Moreover, the majority of these losses (along with capacity expansion) have been financed by the sale of 4,818 Bitcoins (=1604 reduction in reserves + 787 in 2022Q4 + 792 in 2023Q1 + 834 in 2023Q2 + 801 in 2023Q3) over the past 4 quarters. With only about 1,700 Bitcoins left on the balance sheet (down from 3,342 in 2022Q3), HIVE’s options to grow sustainably (remember the need to grow aggressively) and cover losses (due to the higher cost per BTC) are becoming more limited by the quarter.
If all 1,700 Bitcoins (or $68mil = 1,700 x $40,000) are used specifically for expansion, HIVE could acquire 4.25 EH/s worth of capacity using RIOT’s purchases price of $16mil per 1 EH/s. This figure will increase alongside Bitcoin. An expansion from the guided 6 EH/s (2024H1) to 8 EH/s (2024H2) may not be impossible, but HIVE’s historical growth rate (12%, the same as the Bitcoin network’s 12%) suggests that it is more likely for HIVE to achieve 6 EH/s instead of 8 EH/s by the end of 2024.

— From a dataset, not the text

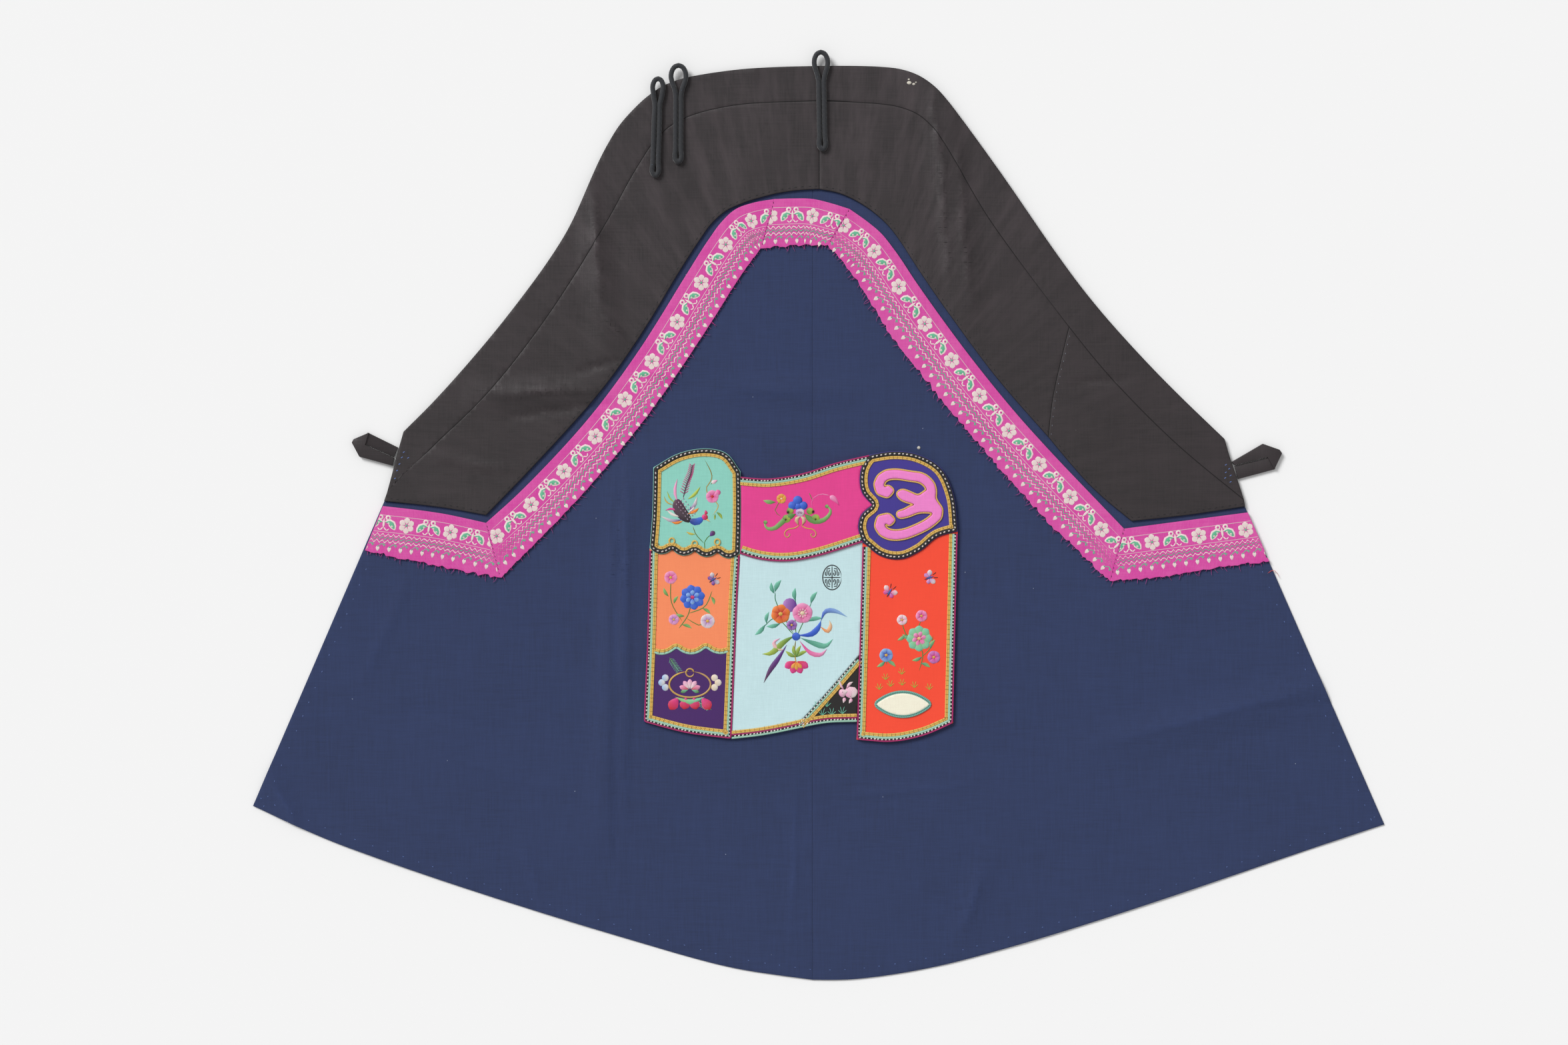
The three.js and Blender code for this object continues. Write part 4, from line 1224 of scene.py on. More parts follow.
class APRON_OT_ribbon(Maker):
    """Makes the woven ribbon in five mitred lengths, with its flowers, waves and frayed edge"""

    bl_idname = "apron.ribbon"
    bl_label = "Woven ribbon"

    def execute(self, context):
        cell = as_mm(sizes().ribbon_cell)
        for node, first, repeat in RIBBON_REPEATS:
            rail = Rail(node)
            points = self.frayed(smooth_outline(node, cell), rail)
            cloth = laid_cloth(points, cell, RAW_RIM, RIBBON_FACE, over_patch)
            layer = cloth.loops.layers.uv.new("ribbon")
            for vert in cloth.verts:
                place = rail.measure(vert.co.xy)
                for loop in vert.link_loops:
                    loop[layer].uv = place
            piece = finish_piece(cloth, f"{node}_cloth", ribbon_cloth(), [node])
            self.weave(node, rail, first, repeat)
            self.fray(node, rail)
        return {"FINISHED"}

    def frayed(self, points, rail):
        """The outline with its lower edge made ragged."""
        ragged = []
        for point in points:
            _, down = rail.measure(point)
            if down > 20:
                wild = noise.noise(Vector((point.x / 2.1, point.y / 2.1, 5))) * 1.5
                point = point + Vector((wild * 0.5, wild))
            ragged.append(point)
        return ragged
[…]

Even though HIVE may maintain its Bitcoin network share and production, HIVE’s cost basis is just too high to sustain HIVE’s current rate of recovery post-halving event.
Verdict
Overall, HIVE performed better than we expected. However, we would like to caution investors that the upcoming halving event could throw HIVE off course.
HIVE’s balance sheet and expansion plan may be good enough to at least maintain its network share and Bitcoin production, but HIVE’s cost basis post-halving is not sustainable if Bitcoin does not surprise us to the upside beyond $100,000.
In addition, HIVE failed to provide investors with sufficient safety net to compensate for the unprofitable business and excessive risks incurred from the halving event. Ideally, unprofitable miners like HIVE should trade below its book value by 20% to buffer against depreciation. Yet, HIVE priced at 2.58x its (adjusted) book value, only BITF is that priced higher than HIVE.
Therefore, we think that investors should find Bitcoin mining exposure elsewhere.